Looking to get his production company Amblin Entertainment off the ground in 1982–producing films for other directors as well as himself–Steven Spielberg had settled on starting with a reasonably budgeted horror thriller. A script with the title Gremlins caught his eye, and with Warner Bros. Pictures footing the bill, Spielberg took it off the market, serving as executive producer (with Frank Marshall and Kathleen Kennedy) and changing the life of twenty-five year old screenwriter Chris Columbus. Spielberg recognized childlike qualities in Columbus he did not only in himself, but the characters of another movie he wanted to make. Spielberg was a fan of “lust for gold” pictures and in particular, The Adventures of Tom Sawyer–the David O. Selznick production of 1938 more than the Mark Twain novel it was based on–in which 13-year-old Tom and his sweetheart Becky Thatcher are lost in a cave. Upon escaping, they must go back to beat the nefarious Injun Joe to a cache of stolen gold. Spielberg summoned Columbus–his first and only choice to adapt his ideas into a screenplay–to Los Angeles to draw up characters and scenes. Spielberg knew there would be a bunch of kids, and his organizing principle was: “What would kids do on a rainy summer day when bored?” He knew they’d live in a neighborhood referred to locally as the Goon Docks, and each kid would possess a quirk. After spending a week with Spielberg in 1983 hammering out a storyline, Columbus returned to New York to write. Several months later, the screenwriter had generated a first draft, titled Goon Kids.

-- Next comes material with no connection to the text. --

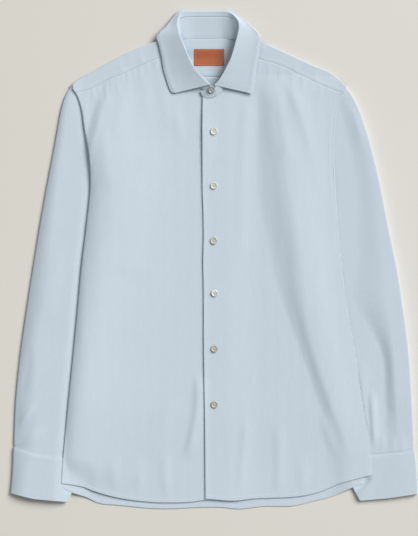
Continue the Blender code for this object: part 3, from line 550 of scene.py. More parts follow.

Up to a revised second draft dated May 16, 1984, Goon Kids was set in the fictional Cauldron Point, a town in New England. There were two communities: the Hillsides where the upper class lived, and a village built on the water known as the Goon Docks, where the lower middle class kids of the title resided. Columbus drew on his own childhood in Youngstown, Ohio, which most teenagers dreamed of escaping, perhaps with a treasure they found in the abandoned coal mines beneath the town. Columbus spent the summer working on two more revised drafts with Spielberg and in September 1984, the executive producer sent a copy of what was now titled The Goonies to Richard Donner and his producing partner Harvey Bernhard. A prodigious television director in the 1960s of everything from The Rifleman to The Twilight Zone to Danger Island–the latter about archaeologists pursued by pirates around the South Pacific locale of the title–Donner had been promoted to a director of event films like The Omen (1976) and Superman: The Movie (1978). He knew Spielberg, and rather than take time off with his recently married wife, producer Lauren Shuler, after spending nearly four years working on their latest film Ladyhawke (1985), Donner leapt at the opportunity to direct a movie that not only had financing (via Warner Bros.) locked in but a release date: June 7, 1985. Despite the harried production schedule, it seemed to Bernhard and Donner an easy movie to make at the time. The publicized budget would be $19 million.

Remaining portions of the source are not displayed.